Les deux miroirs qu’il porte ajoutent deux images à la photographie de Graciela Iturbide, images dans l’image certes, mais pas de simples mises en abyme : ce n’est pas la même image qui se répète, mais son contre-champ qui s’invite dans le cadre. La photographie réunit grâce à la présence des miroirs plusieurs points de vue opposés.
Cette multiplicité des points de vue ne permet pas pour autant de comprendre totalement ce qui se joue sur cette place : pourquoi toutes ces personnes sont-elles rassemblées ? Y a-t-il un événement ou bien le lieu est-il simplement très fréquenté ? Et que fait cet homme avec ses miroirs ?

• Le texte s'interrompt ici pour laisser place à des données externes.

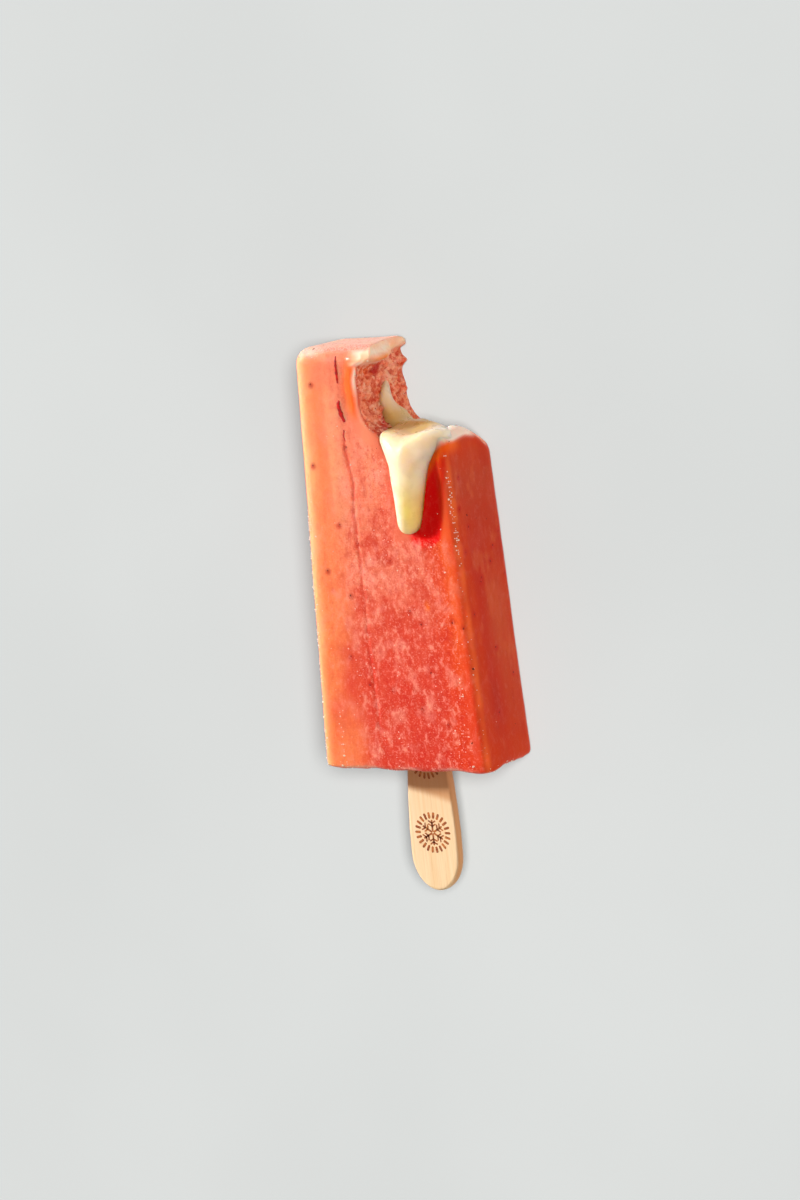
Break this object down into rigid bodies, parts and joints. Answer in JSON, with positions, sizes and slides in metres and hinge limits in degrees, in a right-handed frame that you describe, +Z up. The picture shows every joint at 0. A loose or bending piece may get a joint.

Graciela Iturbide s’est beaucoup intéressée aux rituels (en particulier ceux liés à la mort), ainsi qu’aux symboles et aux traditions. Mis en regard avec d’autres de ses photographies, toujours puissantes sur le plan narratif, souvent inquiétantes, cet homme apparaît facilement comme un magicien qui capturerait les âmes avec ses miroirs, comme ont pu le craindre certains amérindiens lors de leur première confrontation à l’image photographique. Et en Occident, on ne compte pas les mythes et légendes qui confèrent un pouvoir surnaturel à l’image, qu’elle soit fixée (comme la photographie) ou insaisissable (comme le miroir).
L’image photographique n’est pas un miroir du réel, elle ne se résume pas à une simple empreinte objective, comme on a tendance à le croire parfois. Son rapport au monde est plus complexe, puisqu’elle est toujours plus ou moins une construction subjective. Elle nous révèle non pas la réalité, mais une réalité incomplète et singulière, (dé)formée par le prisme de l’artiste et de son médium. Elle n’est pas la vérité, mais une forme d’expression particulière.